Directional gene expression and antisense transcripts in sexual and asexual stages of Plasmodium falciparum
1 Laboratory of Malaria and Vector Research, National Institute of Allergy and Infectious Diseases, National Institutes of Health, 9000 Rockville Pike, Bethesda, Maryland 20892, USA
2 Bioinformatics and Computational Biosciences Branch, National Institute of Allergy and Infectious Diseases, National Institutes of Health, 9000 Rockville Pike, Bethesda, Maryland 20892, USA
3 Department of Biology, Loyola University Chicago, Chicago, Illinois 60660, USA
4 Systems Biology Center, National Heart, Lung, and Blood Institute, National Institutes of Health, 9000 Rockville Pike, Bethesda, Maryland 20892, USA
BMC Genomics 2011, 12:587 doi:10.1186/1471-2164-12-587Published: 30 November 2011
It has been shown that nearly a quarter of the initial predicted gene models in the Plasmodium falciparum genome contain errors. Although there have been efforts to obtain complete cDNA sequences to correct the errors, the coverage of cDNA sequences on the predicted genes is still incomplete, and many gene models for those expressed in sexual or mosquito stages have not been validated. Antisense transcripts have widely been reported in P. falciparum; however, the extent and pattern of antisense transcripts in different developmental stages remain largely unknown.

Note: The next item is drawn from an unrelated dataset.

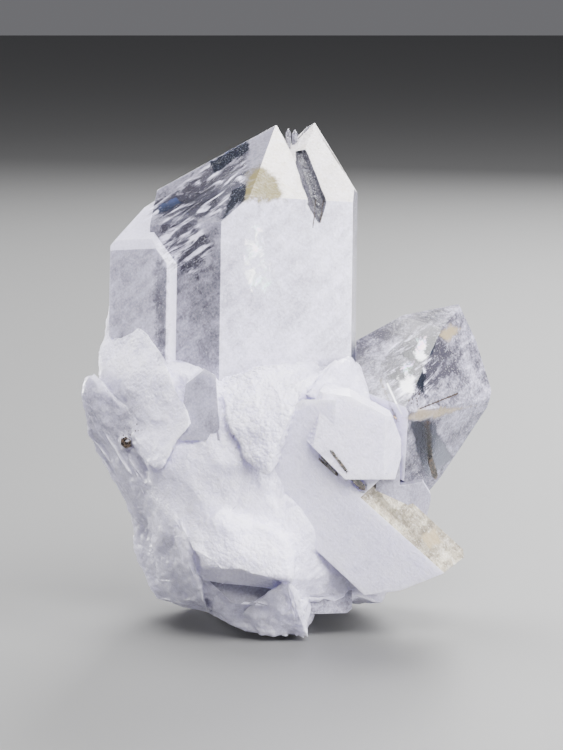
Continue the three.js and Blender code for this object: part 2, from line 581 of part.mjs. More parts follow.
// Flat blade with a wedge at each end, between two points, its broad side to the viewer
function bladeSolid({ ends, width, thickness }, grow = 0) {
  const [start, finish] = ends.map(point);
  const half = start.distanceTo(finish) / 2 + grow;
  const side = width / 2 + grow;
  const wedge = Math.min(half * WEDGE_OF_LENGTH, side * WEDGE_OF_WIDTH);
  const outline = new THREE.Shape([
    new THREE.Vector2(-half, 0),
    new THREE.Vector2(-half + wedge, -side),
    new THREE.Vector2(half - wedge, -side),
    new THREE.Vector2(half, 0),
    new THREE.Vector2(half - wedge, side),
    new THREE.Vector2(-half + wedge, side),
  ]);
  const depth = thickness + 2 * grow;
  const blade = new THREE.ExtrudeGeometry(outline, { depth, bevelEnabled: false });
  blade.translate(0, 0, -depth / 2);
  const along = new THREE.Vector3().subVectors(finish, start).normalize();
  const broad = new THREE.Vector3(0, -1, 0).addScaledVector(along, along.y).normalize();
  const across = new THREE.Vector3().crossVectors(broad, along);
  blade.applyMatrix4(new THREE.Matrix4().makeBasis(along, across, broad));
  blade.translate(...start.add(finish).multiplyScalar(0.5).toArray());
  return toSolid(blade);
}

function brookiteSolids(grow) {
  return {
    brookite_large_blade: bladeSolid(LARGE_BLADE, grow),
    brookite_thin_blade: bladeSolid(THIN_BLADE, grow),
    brookite_long_streak: bladeSolid(LONG_STREAK, grow).add(bladeSolid(STREAK_END, grow)),
    brookite_short_streak: bladeSolid(SHORT_STREAK, grow),
    brookite_left_crystal: bladeSolid(LEFT_CRYSTAL, grow),
  };
}

function baseSolid() {
  const grown = [CORE, BACK_LUMP, FOOT, LEFT_BLADE, LOWER_LEFT, RAMP, LEDGE, LOBE];
  const brokenAway = [BACK_CUT, BACK_STEP, RECESS];
  const kept = brokenAway.reduce(
    (whole, space) => whole.subtract(brokenLump(space)),
    joined(grown.map(brokenLump)),
  );
  return joined([kept, brokenLump(LIP), brokenLump(FACET)]);
}

// Small six-sided crystal with a pointed top, standing the way the main crystal does
function stubSolid({ foot, height, reach }) {
  const side = new THREE.CylinderGeometry(reach, reach, height, 6);
  const tip = new THREE.CylinderGeometry(0, reach, reach * STUB_POINT, 6);
  side.translate(0, height / 2, 0);
  tip.translate(0, height + reach * STUB_POINT * 0.5, 0);
  const upright = new THREE.Quaternion().setFromUnitVectors(new THREE.Vector3(0, 1, 0), mainAxis().axis);
  return joined([side, tip].map((shape) => {
    shape.applyQuaternion(upright);
    shape.translate(...foot);
    return toSolid(shape);
  }));
}

function mainSolid() {
  const pair = joined([
    parallelCrystal(LEFT_SIDES, LEFT_TIP, MAIN_FOOT),
    parallelCrystal(RIGHT_SIDES, RIGHT_TIP, MAIN_FOOT),
  ]);
  const grooved = pair.subtract(brokenLump(GROOVE));
  return joined([grooved, ...STUBS.map(stubSolid)]);
}

function crystalsSolid() {
  const byFaces = [
    RIGHT_FACES, FRONT_FACES, LOWER_FACES, SMOOTH_FACES, BROW_FACES,
    POINT_FACES, RECESS_FACES, CORNER_FACES, MIDDLE_FACES,
  ];
  return joined([
    mainSolid(),
    parallelCrystal(SLAB_SIDES, SLAB_TIP, SLAB_FOOT),
    parallelCrystal(BACK_SIDES, BACK_TIP, SLAB_FOOT),
    ...byFaces.map(crystalFromFaces),
  ]);
}

function restCut() {
  return blockSolid([-BEYOND, -BEYOND, REST_LEVEL - BEYOND], [BEYOND, BEYOND, REST_LEVEL]);
}

// Space of the front half of the right crystal, made larger by the gap where asked
function partedSpace(gap) {
  return blockSolid(
    [PARTED_RIGHT_OF - gap, -BEYOND, PARTED_ABOVE - gap],
    [BEYOND, PARTED_IN_FRONT_OF + gap, BEYOND],
  );
}

function quartzSolids() {
  let whole = joined([crystalsSolid(), baseSolid()]).subtract(restCut());
  Object.values(brookiteSolids(CLEARANCE)).forEach((pocket) => {
    whole = whole.subtract(pocket);
  });
  return {
    quartz_cluster: whole.subtract(partedSpace(CLEARANCE)),
    quartz_right_front: whole.intersect(partedSpace(0)),
  };
}

function piece(name, solid, look) {
  const mesh = new THREE.Mesh(toGeometry(solid), new THREE.MeshStandardMaterial(look));
  mesh.name = name;
  return mesh;
}

const QUARTZ_LOOK = { color: 0xe0e0e8, roughness: 0.2, metalness: 0 };
const BROOKITE_LOOK = { color: 0x3a2a1e, roughness: 0.35, metalness: 0 };

// Brings the middle of the whole specimen's box over the origin, and its foot to the level of the table
function centred(group) {
  const box = new THREE.Box3().setFromObject(group);
  const middle = box.getCenter(new THREE.Vector3());
  group.children.forEach((mesh) => mesh.geometry.translate(-middle.x, -middle.y, -box.min.z));
}

function addPieces(group, solids, look) {
  Object.entries(solids).forEach(([name, solid]) => group.add(piece(name, solid, look)));
}

const group = new THREE.Group();
group.name = 'brookite_in_quartz';
addPieces(group, quartzSolids(), QUARTZ_LOOK);
addPieces(group, brookiteSolids(0), BROOKITE_LOOK);
centred(group);

export default group;
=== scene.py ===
import json
import math
from types import SimpleNamespace

import bpy
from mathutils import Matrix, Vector

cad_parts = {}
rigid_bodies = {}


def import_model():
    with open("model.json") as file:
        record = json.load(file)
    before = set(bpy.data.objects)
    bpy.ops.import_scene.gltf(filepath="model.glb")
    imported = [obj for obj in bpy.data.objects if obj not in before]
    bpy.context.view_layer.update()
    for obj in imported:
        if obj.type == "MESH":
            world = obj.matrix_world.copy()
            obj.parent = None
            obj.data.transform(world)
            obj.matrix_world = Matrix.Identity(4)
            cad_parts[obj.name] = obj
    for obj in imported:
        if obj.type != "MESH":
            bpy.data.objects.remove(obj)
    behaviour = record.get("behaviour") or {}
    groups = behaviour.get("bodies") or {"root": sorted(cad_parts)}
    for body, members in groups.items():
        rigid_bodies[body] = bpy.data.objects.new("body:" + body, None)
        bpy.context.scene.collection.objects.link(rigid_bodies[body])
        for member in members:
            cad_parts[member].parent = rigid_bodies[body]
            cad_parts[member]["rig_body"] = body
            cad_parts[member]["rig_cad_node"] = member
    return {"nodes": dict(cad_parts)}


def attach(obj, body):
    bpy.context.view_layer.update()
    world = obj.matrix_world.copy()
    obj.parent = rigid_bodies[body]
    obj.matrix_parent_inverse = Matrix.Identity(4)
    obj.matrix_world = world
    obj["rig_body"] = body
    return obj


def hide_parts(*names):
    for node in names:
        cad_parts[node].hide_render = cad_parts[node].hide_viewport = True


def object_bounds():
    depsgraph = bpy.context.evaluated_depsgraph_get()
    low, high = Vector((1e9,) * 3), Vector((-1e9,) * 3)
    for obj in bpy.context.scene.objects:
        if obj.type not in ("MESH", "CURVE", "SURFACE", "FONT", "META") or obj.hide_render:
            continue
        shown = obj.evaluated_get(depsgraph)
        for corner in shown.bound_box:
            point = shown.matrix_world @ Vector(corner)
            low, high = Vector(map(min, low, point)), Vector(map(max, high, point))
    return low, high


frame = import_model()
cad_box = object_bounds()

MM = 0.001

# Camera: where the photograph was taken from
VIEW_TARGET = Vector((-0.6, -0.6, 30.7)) * MM
VIEW_RISE = math.radians(8.0)
VIEW_DISTANCE = 350 * MM
LENS = 140.0
SENSOR_WIDTH = 36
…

We have sequenced seven bidirectional libraries from ring, early and late trophozoite, schizont, gametocyte II, gametocyte V, and ookinete, and four strand-specific libraries from late trophozoite, schizont, gametocyte II, and gametocyte V of the 3D7 parasites. Alignment of the cDNA sequences to the 3D7 reference genome revealed stage-specific antisense transcripts and novel intron-exon splicing junctions. Sequencing of strand-specific cDNA libraries suggested that more genes are expressed in one direction in gametocyte than in schizont. Alternatively spliced genes, antisense transcripts, and stage-specific expressed genes were also characterized.
It is necessary to continue to sequence cDNA from different developmental stages, particularly those of non-erythrocytic stages. The presence of antisense transcripts in some gametocyte and ookinete genes suggests that these antisense RNA may play an important role in gene expression regulation and parasite development. Future gene expression studies should make use of directional cDNA libraries. Antisense transcripts may partly explain the observed discrepancy between levels of mRNA and protein expression.